* START RECORD EXTRACTS *

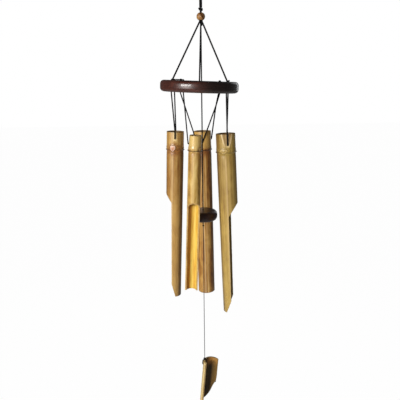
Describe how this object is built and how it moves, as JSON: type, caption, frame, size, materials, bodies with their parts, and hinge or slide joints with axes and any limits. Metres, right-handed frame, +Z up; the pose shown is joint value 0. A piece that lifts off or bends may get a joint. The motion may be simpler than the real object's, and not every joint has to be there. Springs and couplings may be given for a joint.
{
  "type": "wind chime",
  "caption": "Hanging wind chime: bamboo tubes slung from a wooden ring on cords, with a wooden clapper and a bamboo wind catcher.",
  "frame": {"origin": "bearing point of the hanging loop: the underside of the top of the loop, where the hook carries it", "axes": "+Z up, +X to the right as seen from the front, +Y to the back"},
  "size_m": [0.1272, 0.127, 0.7734],
  "materials": {
    "bamboo": "satin golden-brown bamboo skin",
    "bamboo_dark": "satin bamboo, olive-brown on the hollow side",
    "dark_wood": "glossy dark mahogany lacquer",
    "light_wood": "satin varnish",
    "cord": "matt black braided cord",
    "thin_cord": "thin twisted cord"
  },
  "bodies": {
    "hanging_loop": {"hanging_loop": "cord"},
    "loop_knot": {"loop_knot": "cord"},
    "bead": {"bead": "light_wood", "cords_in_bead": "cord"},
    "ring": {"ring": "dark_wood", "suspension_cord_back": "cord", "suspension_cord_left": "cord", "suspension_cord_right": "cord", "suspension_knot_back": "cord", "suspension_knot_left": "cord", "suspension_knot_right": "cord", "sling_bridge_left": "cord", "sling_bridge_front": "cord", "sling_bridge_right": "cord", "sling_bridge_back": "cord"},
    "sling_left": {"sling_left": "cord"},
    "tube_left": {"tube_left": "bamboo"},
    "sling_front": {"sling_front": "cord"},
    "tube_front": {"tube_front": "bamboo"},
    "sling_right": {"sling_right": "cord"},
    "tube_right": {"tube_right": "bamboo"},
    "sling_back": {"sling_back": "cord"},
    "tube_back": {"tube_back": "bamboo"},
    "clapper_cord_link": {"clapper_cord_link": "cord"},
    "clapper_cord": {"clapper_cord": "cord", "clapper_stop_knot": "cord"},
    "clapper": {"clapper": "dark_wood"},
    "tail_tie_knot": {"tail_tie_knot": "cord"},
    "tail_cord": {"tail_cord": "thin_cord", "tail_end_knot": "cord"},
    "sail_eye": {"sail_eye": "cord"},
    "sail": {"sail": "bamboo_dark"}
  },
  "joints": [
    {"name": "chime_twist", "type": "hinge", "parent": "hanging_loop", "child": "loop_knot", "pos_m": [0, 0, -0.0644], "axis": [0, 0, 1], "range_deg": [-90, 90]},
    {"name": "chime_swing_fore_aft", "type": "hinge", "parent": "loop_knot", "child": "bead", "pos_m": [0, 0, -0.0715], "axis": [1, 0, 0], "range_deg": [-12, 12]},
    {"name": "chime_swing_side", "type": "hinge", "parent": "bead", "child": "ring", "pos_m": [0, 0, -0.08595], "axis": [0, 1, 0], "range_deg": [-12, 12]},
    {"name": "sling_left_swing", "type": "hinge", "parent": "ring", "child": "sling_left", "pos_m": [-0.04822, 0.02829, -0.19292], "axis": [-0.5383, -0.8425, 0.0235], "range_deg": [-22, 4.7]},
    {"name": "tube_left_rock", "type": "hinge", "parent": "sling_left", "child": "tube_left", "pos_m": [-0.04612, 0.03002, -0.27059], "axis": [0, -1, -0.002], "range_deg": [-10, 3]},
    {"name": "sling_front_swing", "type": "hinge", "parent": "ring", "child": "sling_front", "pos_m": [-0.03057, -0.04528, -0.19369], "axis": [0.8617, -0.506, -0.0376], "range_deg": [-22, 3]},
    {"name": "tube_front_rock", "type": "hinge", "parent": "sling_front", "child": "tube_front", "pos_m": [-0.01806, -0.04037, -0.27155], "axis": [-0.4995, -0.866, 0.025], "range_deg": [-3, 6]},
    {"name": "sling_right_swing", "type": "hinge", "parent": "ring", "child": "sling_right", "pos_m": [0.03971, -0.02898, -0.19676], "axis": [-0.5514, -0.8339, 0.0241], "range_deg": [-3.2, 22]},
    {"name": "tube_right_rock", "type": "hinge", "parent": "sling_right", "child": "tube_right", "pos_m": [0.04031, -0.03015, -0.27498], "axis": [-0.0436, -0.999, 0.0002], "range_deg": [-2.4, 10]},
    {"name": "sling_back_swing", "type": "hinge", "parent": "ring", "child": "sling_back", "pos_m": [0.03024, 0.03974, -0.19635], "axis": [0.7563, -0.6534, -0.033], "range_deg": [-1.8, 22]},
    {"name": "tube_back_rock", "type": "hinge", "parent": "sling_back", "child": "tube_back", "pos_m": [0.00817, 0.03783, -0.27753], "axis": [-0.667, -0.7177, -0.2], "range_deg": [-0.8, 3]},
    {"name": "clapper_swing_side", "type": "hinge", "parent": "ring", "child": "clapper_cord_link", "pos_m": [0, 0, -0.08585], "axis": [0, -1, 0], "range_deg": [-3.9, 2.7]},
    {"name": "clapper_swing_fore_aft", "type": "hinge", "parent": "clapper_cord_link", "child": "clapper_cord", "pos_m": [0, 0, -0.0941], "axis": [1, 0, 0], "range_deg": [-2.3, 0.95]},
    {"name": "clapper_spin", "type": "hinge", "parent": "clapper_cord", "child": "clapper", "pos_m": [0, 0, -0.3929], "axis": [0, 0, 1], "continuous": true},
    {"name": "tail_swing_side", "type": "hinge", "parent": "clapper_cord", "child": "tail_tie_knot", "pos_m": [0, 0, -0.41986], "axis": [0, -1, 0], "range_deg": [-30, 30]},
    {"name": "tail_swing_fore_aft", "type": "hinge", "parent": "tail_tie_knot", "child": "tail_cord", "pos_m": [0, 0, -0.42236], "axis": [1, 0, 0], "range_deg": [-30, 11]},
    {"name": "sail_spin", "type": "hinge", "parent": "tail_cord", "child": "sail_eye", "pos_m": [0, 0, -0.6796], "axis": [0, 0, 1], "continuous": true},
    {"name": "sail_tilt", "type": "hinge", "parent": "sail_eye", "child": "sail", "pos_m": [-0.00149, 0.00049, -0.69106], "axis": [-0.9956, 0.0349, 0.0871], "range_deg": [-12, 12]}
  ]
}
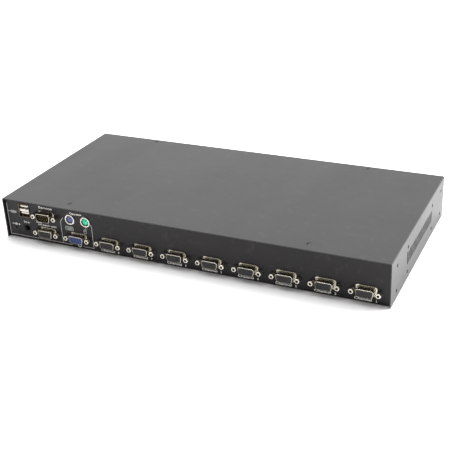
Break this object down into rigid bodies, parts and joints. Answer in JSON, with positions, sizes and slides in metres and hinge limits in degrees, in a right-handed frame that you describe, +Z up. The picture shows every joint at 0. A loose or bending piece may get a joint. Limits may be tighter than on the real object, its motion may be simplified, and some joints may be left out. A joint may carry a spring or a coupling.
{
  "type": "kvm switch",
  "caption": "Rack-mount keyboard, video and mouse switch: folded steel case, D-shaped computer ports with jack screws, console sockets and push buttons.",
  "frame": {"origin": "centre of the flat underside of the base tray, on the surface the unit stands on", "axes": "+Z up; -Y towards the connector side; +Y towards the button side; +X to the right for someone facing the connectors"},
  "size_m": [0.412, 0.2049, 0.0444],
  "materials": {
    "cover_paint": "satin charcoal powder coat",
    "wall_paint": "satin black powder coat",
    "fascia_plastic": "fine-textured black moulding",
    "screw_steel": "black oxide steel",
    "tin_plate": "warm tin plate over stamped steel",
    "black_plastic": "glass-filled black moulding",
    "blue_plastic": "video-blue moulding",
    "purple_plastic": "keyboard-purple moulding",
    "green_plastic": "mouse-green moulding",
    "white_plastic": "cream contact moulding",
    "button_plastic": "satin key cap",
    "circuit_board": "green solder mask",
    "ribbon_vinyl": "grey ribbon cable",
    "spacer_metal": "turned hexagonal spacer",
    "heat_sink": "extruded, plain",
    "clear_plastic": "frosted clear moulding",
    "display_window": "dark red display window"
  },
  "bodies": {
    "chassis": {"top_cover": "cover_paint", "base_tray": "wall_paint", "front_fascia": "fascia_plastic", "cover_screw_1": "screw_steel", "cover_screw_2": "screw_steel", "cover_screw_3": "screw_steel", "cover_screw_4": "screw_steel", "computer_port_shell_1": "tin_plate", "computer_port_insulator_1": "black_plastic", "computer_port_shell_2": "tin_plate", "computer_port_insulator_2": "black_plastic", "computer_port_shell_3": "tin_plate", "computer_port_insulator_3": "black_plastic", "computer_port_shell_4": "tin_plate", "computer_port_insulator_4": "black_plastic", "computer_port_shell_5": "tin_plate", "computer_port_insulator_5": "black_plastic", "computer_port_shell_6": "tin_plate", "computer_port_insulator_6": "black_plastic", "computer_port_shell_7": "tin_plate", "computer_port_insulator_7": "black_plastic", "computer_port_shell_8": "tin_plate", "computer_port_insulator_8": "black_plastic", "console_video_shell": "tin_plate", "console_video_insulator": "blue_plastic", "daisy_chain_shell": "tin_plate", "daisy_chain_insulator": "black_plastic", "serial_shell": "tin_plate", "serial_insulator": "black_plastic", "keyboard_port_shield": "tin_plate", "keyboard_port_insert": "purple_plastic", "mouse_port_shield": "tin_plate", "mouse_port_insert": "green_plastic", "usb_shell": "tin_plate", "usb_insert": "white_plastic", "dc_jack_housing": "black_plastic", "dc_jack_pin": "tin_plate", "main_board": "circuit_board", "console_board": "circuit_board", "button_board": "circuit_board", "ribbon_cable": "ribbon_vinyl", "board_spacer_1": "spacer_metal", "board_spacer_2": "spacer_metal", "board_spacer_3": "spacer_metal", "board_spacer_4": "spacer_metal", "board_link": "black_plastic", "buzzer": "black_plastic", "regulator_heat_sink": "heat_sink", "light_guide": "clear_plastic", "bank_display": "display_window", "power_indicator": "clear_plastic"},
    "button_1": {"select_button_1": "button_plastic"},
    "button_2": {"select_button_2": "button_plastic"},
    "button_3": {"select_button_3": "button_plastic"},
    "button_4": {"select_button_4": "button_plastic"},
    "button_5": {"select_button_5": "button_plastic"},
    "button_6": {"select_button_6": "button_plastic"},
    "button_7": {"select_button_7": "button_plastic"},
    "button_8": {"select_button_8": "button_plastic"},
    "reset": {"reset_button": "button_plastic"}
  },
  "joints": [
    {"name": "button_1_press", "type": "slide", "parent": "chassis", "child": "button_1", "axis": [0, -1, 0], "range_m": [0, 0.0008], "stiffness_N_per_m": 2000},
    {"name": "button_2_press", "type": "slide", "parent": "chassis", "child": "button_2", "axis": [0, -1, 0], "range_m": [0, 0.0008], "stiffness_N_per_m": 2000},
    {"name": "button_3_press", "type": "slide", "parent": "chassis", "child": "button_3", "axis": [0, -1, 0], "range_m": [0, 0.0008], "stiffness_N_per_m": 2000},
    {"name": "button_4_press", "type": "slide", "parent": "chassis", "child": "button_4", "axis": [0, -1, 0], "range_m": [0, 0.0008], "stiffness_N_per_m": 2000},
    {"name": "button_5_press", "type": "slide", "parent": "chassis", "child": "button_5", "axis": [0, -1, 0], "range_m": [0, 0.0008], "stiffness_N_per_m": 2000},
    {"name": "button_6_press", "type": "slide", "parent": "chassis", "child": "button_6", "axis": [0, -1, 0], "range_m": [0, 0.0008], "stiffness_N_per_m": 2000},
    {"name": "button_7_press", "type": "slide", "parent": "chassis", "child": "button_7", "axis": [0, -1, 0], "range_m": [0, 0.0008], "stiffness_N_per_m": 2000},
    {"name": "button_8_press", "type": "slide", "parent": "chassis", "child": "button_8", "axis": [0, -1, 0], "range_m": [0, 0.0008], "stiffness_N_per_m": 2000},
    {"name": "reset_press", "type": "slide", "parent": "chassis", "child": "reset", "axis": [0, 1, 0], "range_m": [0, 0.0003], "stiffness_N_per_m": 2000}
  ]
}
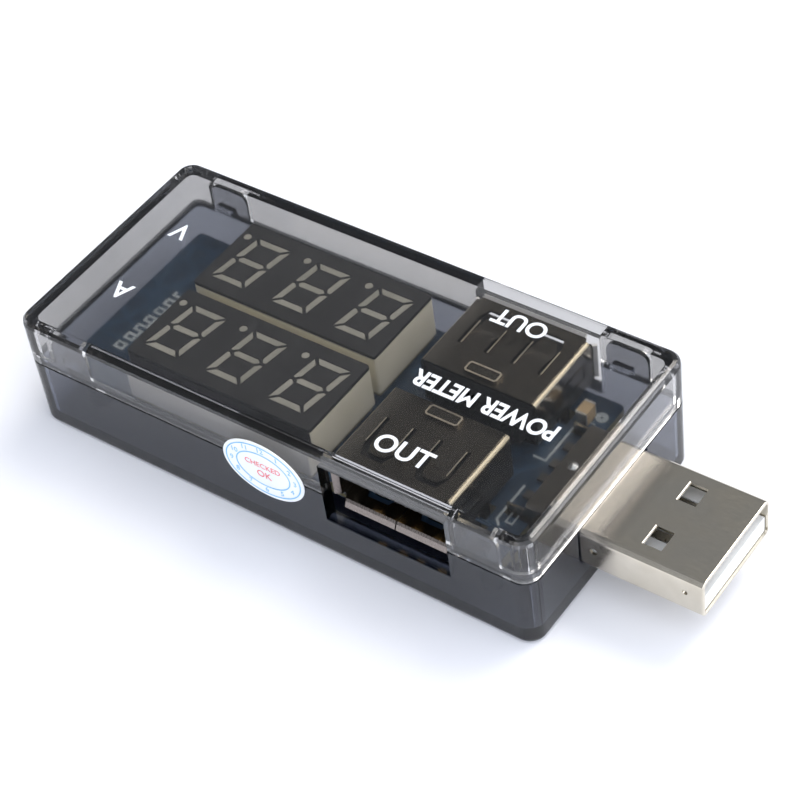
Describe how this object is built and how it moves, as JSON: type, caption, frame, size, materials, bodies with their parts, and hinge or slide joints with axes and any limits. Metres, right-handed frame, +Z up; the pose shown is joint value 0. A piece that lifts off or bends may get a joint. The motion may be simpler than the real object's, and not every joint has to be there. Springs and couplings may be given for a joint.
{
  "type": "usb power meter",
  "caption": "Smoked clear clamshell meter that plugs into a USB port and shows voltage and current above its side outlets.",
  "frame": {"origin": "middle of the case underside, which is the face that the meter rests on", "axes": "+X along the case towards the plug, +Y across the case towards outlet B, +Z up out of the displays"},
  "size_m": [0.074, 0.0282, 0.014],
  "materials": {
    "smoked_cover": "clear smoked grey plastic, polished",
    "smoked_base": "clear smoked blue-grey plastic, polished",
    "seal_paper": "printed paper seal",
    "board_laminate": "dark blue solder mask over glass laminate",
    "display_base": "bare laminate with tinned pins",
    "display_housing": "cream moulded plastic",
    "display_resin": "unlit grey-beige diffusing resin",
    "display_face": "dark grey face print",
    "nickel_steel": "nickel-plated pressed steel, warm and slightly brushed",
    "white_nylon": "white moulded nylon",
    "black_nylon": "black moulded nylon",
    "gold_contact": "gold-plated bronze",
    "chip_epoxy": "black moulded epoxy with tinned ends",
    "tan_ceramic": "tan ceramic with tinned ends"
  },
  "bodies": {
    "meter": {"upper_cover": "smoked_cover", "lower_case": "smoked_base", "inspection_seal": "seal_paper", "main_board": "board_laminate", "display_volts_base": "display_base", "display_volts_housing": "display_housing", "display_volts_resin": "display_resin", "display_volts_face": "display_face", "display_amps_base": "display_base", "display_amps_housing": "display_housing", "display_amps_resin": "display_resin", "display_amps_face": "display_face", "plug_shell": "nickel_steel", "plug_insulator": "white_nylon", "plug_contact_1": "gold_contact", "plug_contact_2": "gold_contact", "plug_contact_3": "gold_contact", "plug_contact_4": "gold_contact", "outlet_a_shell": "nickel_steel", "outlet_a_insulator": "black_nylon", "outlet_b_shell": "nickel_steel", "outlet_b_insulator": "black_nylon", "meter_chip": "chip_epoxy", "regulator": "chip_epoxy", "shunt_resistor": "chip_epoxy", "protection_diode": "chip_epoxy", "filter_capacitor": "tan_ceramic", "capacitor_1": "tan_ceramic", "capacitor_2": "tan_ceramic", "capacitor_3": "tan_ceramic", "resistor_1": "chip_epoxy", "resistor_2": "chip_epoxy", "resistor_3": "chip_epoxy", "resistor_4": "chip_epoxy"},
    "outlet_a_springs": {"outlet_a_contact_1": "gold_contact", "outlet_a_contact_2": "gold_contact", "outlet_a_contact_3": "gold_contact", "outlet_a_contact_4": "gold_contact"},
    "outlet_b_springs": {"outlet_b_contact_1": "gold_contact", "outlet_b_contact_2": "gold_contact", "outlet_b_contact_3": "gold_contact", "outlet_b_contact_4": "gold_contact"}
  },
  "joints": [
    {"name": "outlet_a_spring_lift", "type": "hinge", "parent": "meter", "child": "outlet_a_springs", "pos_m": [0.0143, -0.0043, 0.01015], "axis": [-1, 0, 0], "range_deg": [0, 3.5], "stiffness_Nm_per_rad": 0.2},
    {"name": "outlet_b_spring_lift", "type": "hinge", "parent": "meter", "child": "outlet_b_springs", "pos_m": [0.0143, 0.0043, 0.01015], "axis": [1, 0, 0], "range_deg": [0, 3.5], "stiffness_Nm_per_rad": 0.2}
  ]
}
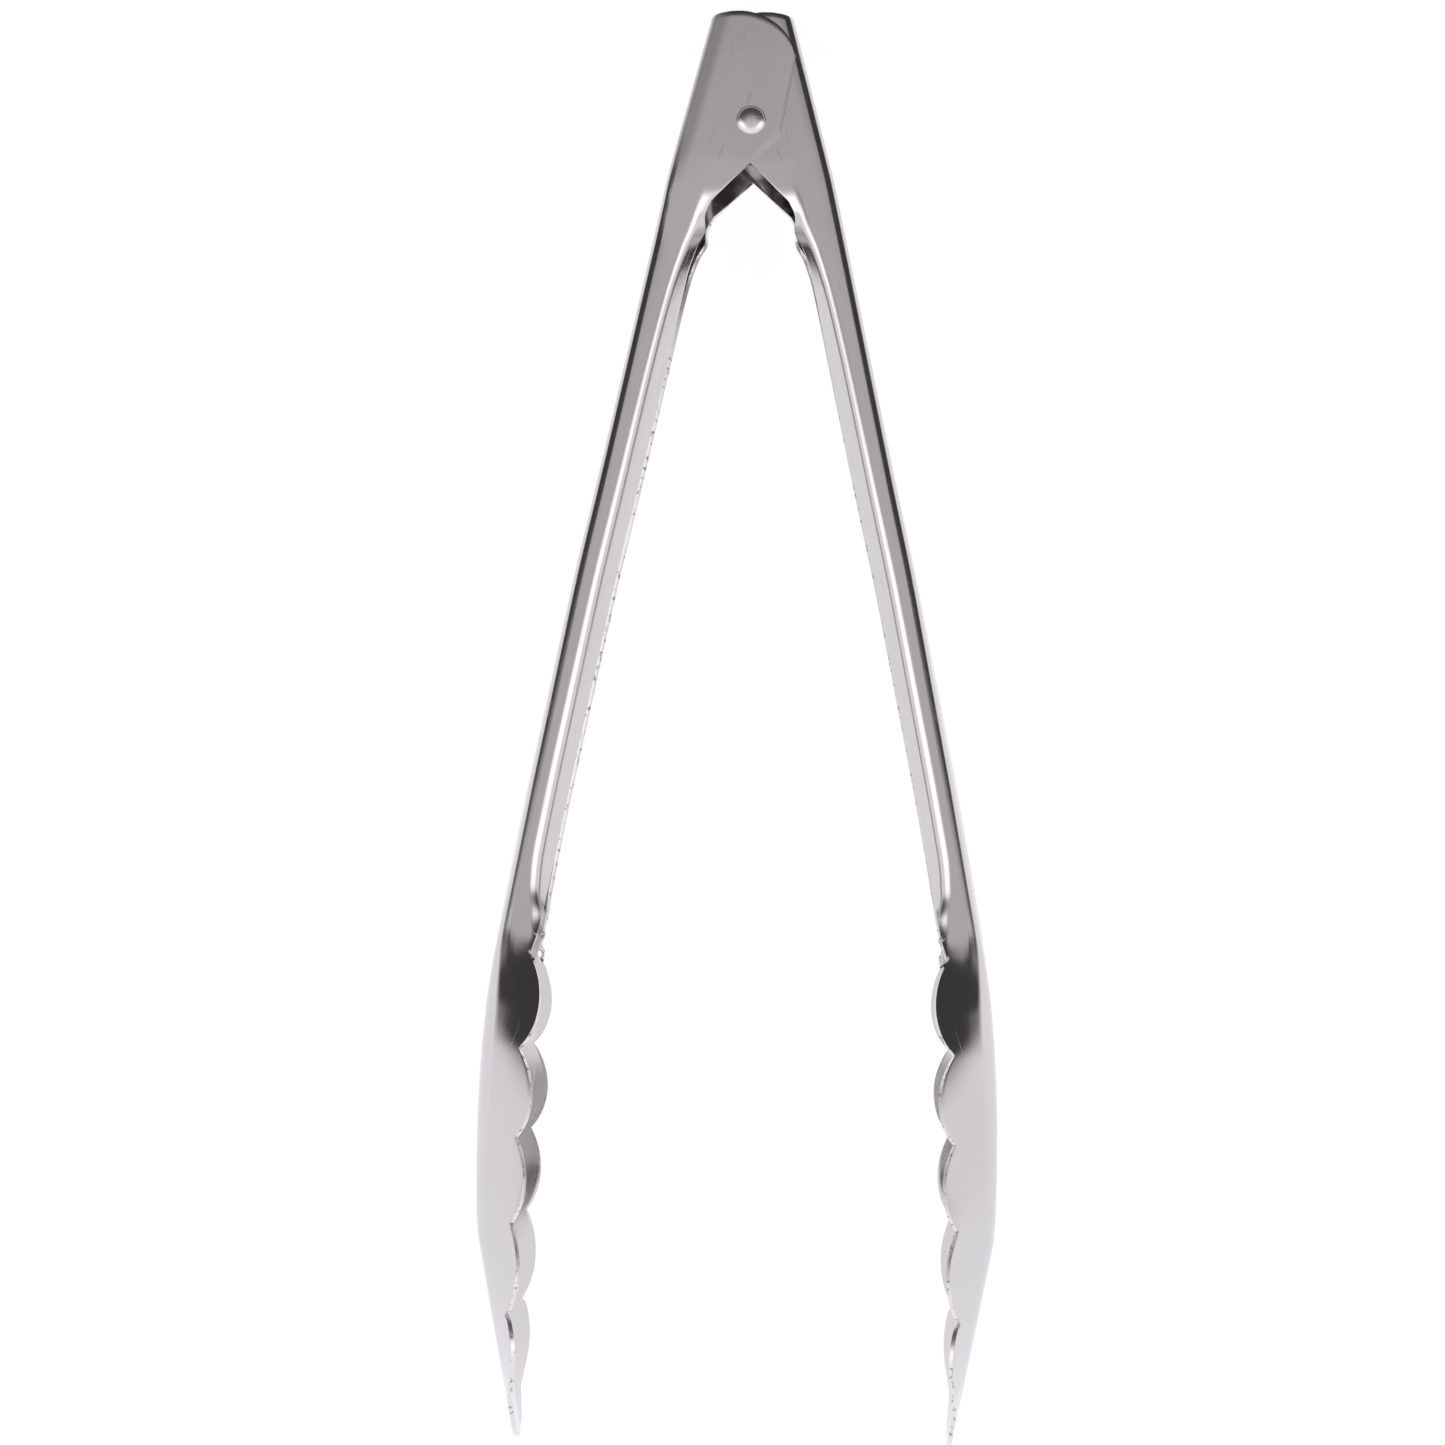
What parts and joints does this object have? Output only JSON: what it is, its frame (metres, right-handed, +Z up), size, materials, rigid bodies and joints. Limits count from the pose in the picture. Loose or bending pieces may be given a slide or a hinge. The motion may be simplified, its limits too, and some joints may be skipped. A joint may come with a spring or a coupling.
{
  "type": "spring-loaded kitchen tongs",
  "caption": "Two pressed stainless arms joined by a rivet and pushed open by a torsion spring, with scalloped scoop ends for gripping food.",
  "frame": {"origin": "centre of the footprint on the table, with the tongs lying flat and open", "axes": "+Y from the scoops towards the rivet head, along the tongs' length; +Z up from the table, close to the rivet's axis; the arm with the inner ears is on the +X side"},
  "size_m": [0.108, 0.298, 0.0372],
  "materials": {
    "pressed_steel": "semi-bright rolled and pressed stainless sheet",
    "rivet_steel": "satin headed rivet",
    "spring_steel": "drawn stainless wire"
  },
  "bodies": {
    "outer_arm_body": {"outer_arm": "pressed_steel", "pivot_rivet": "rivet_steel", "torsion_spring": "spring_steel"},
    "inner_arm_body": {"inner_arm": "pressed_steel"}
  },
  "joints": [
    {"name": "arm_hinge", "type": "hinge", "parent": "outer_arm_body", "child": "inner_arm_body", "pos_m": [0, 0.12555, 0.01244], "axis": [0, -0.0272, -0.9996], "range_deg": [0, 18.3], "stiffness_Nm_per_rad": 1.2, "springref_deg": -18.91, "deforming": ["torsion_spring"]}
  ]
}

* END RECORD EXTRACTS *

Looking at the entries above, how many lines contain the word "from"? Answer with the number alone.

EXERCISE OUTPUT » 4